In my third conversation, I engaged in dialogue with my younger sister who I do not agree with some of her life choices and I tend to download when engaging in conversation with her. Rather than being the opposer like I usually engage in, I practiced the role of the mover. I listened to what she saying and I stopped and offered direction without any judgment. I initiated ideas for some of her problems and offered follow-up to her problems if she felt as though she needed it. My sister seemed very pleased with the change in my dialogue role. It allowed us to engage a friendly conversation. No longer downloading while engaged in conversation has helped me to practice role in dialogue that I am not typically accustomed to engaging in. 

What are our preferred roles? Coaching with Wendy and Kerri

This past week I met with Kerri for our coaching. We each discussed what our preferred position was for conversing in dialogue with others in our lives. First we discussed the four-player model for group conversations in the work place. We agreed that a portion of the conversation would be dictated by manners or self-control of the participants in the conversation. I mentioned that at my job each week we have team meeting and that they are rather pointless. There is no back and forth dialogue but rather we are talked to. Each person in the meeting tends to get stuck in his or her position. Kerri and I discussed whether or not it is worth changing your position within the meetings because of the hierarchy of the individuals holding the meeting. It is frowned upon if you become the opposer in the meeting and are likely to receive feedback for being a bad team player if you give your opinion or make a suggestion on a topic. Kerri mentioned prior to our meeting, she had a argument/ conversation with her daughter. We then discussed how the dialogue or positions of dialogue have changed between children and their parents over the years. I explained that since I do not have children that I thought most children would be bystanders within a dialogue with their parents but Kerri stated that more and more children become opposer with their parents and tend to put up a fight.  We discussed the role that we play with various members of our families. With the older generations in my family, I tend to be the bystander.  It is seen as a sign of respect when you listen to what they tell you and you do it. It is considered disrespectful to question what a grandparent or parent is asking/ telling you to do. Kerri and I discussed that many members of our family expected us to be seen not heard. 

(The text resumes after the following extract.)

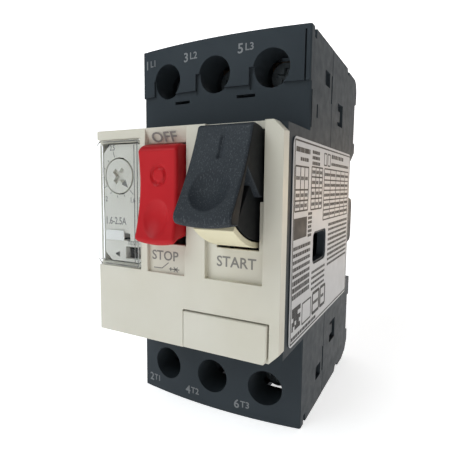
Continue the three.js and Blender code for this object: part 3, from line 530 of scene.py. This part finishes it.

Wendy and I met with week for our coaching. We discussed the 4-player model and how we apply it to the different relationships in our lives.  Wendy mentioned that she played the opposite role with her mother. She tried the role of the mover rather than the follower.  She mentioned how with certain people in our lives it can become a long-standing role if we do not do anything to change it.  We discussed that with friends we can circle around with the different roles. With family members that are rigid it can be difficult to change the role because they expect the roles to remain the same out of respect.  I mentioned how I think the preferred role could play into the nuture vs nature discussion. Does your family and surrounding decide what role you will prefer or is that how you were born?


Wendy and I discussed practicing different roles of dialogue with members of our family or co-workers. I explained that I practiced the role of the opposer with my mom. I explained that my boyfriend and I just moved. I also went into the background of the relationship that I have with my mom and how she tends to the mover. She often will initiate ideas and offer direction on how she thinks things should be done. The way that she offers her opinions and gives advice appears to be judgmental and can come off as being rude.   My sisters and I over the years have learned to become the bystander in the dialogue with my mom but it has been difficult for our significant others who struggle to deal with this role in dialogue.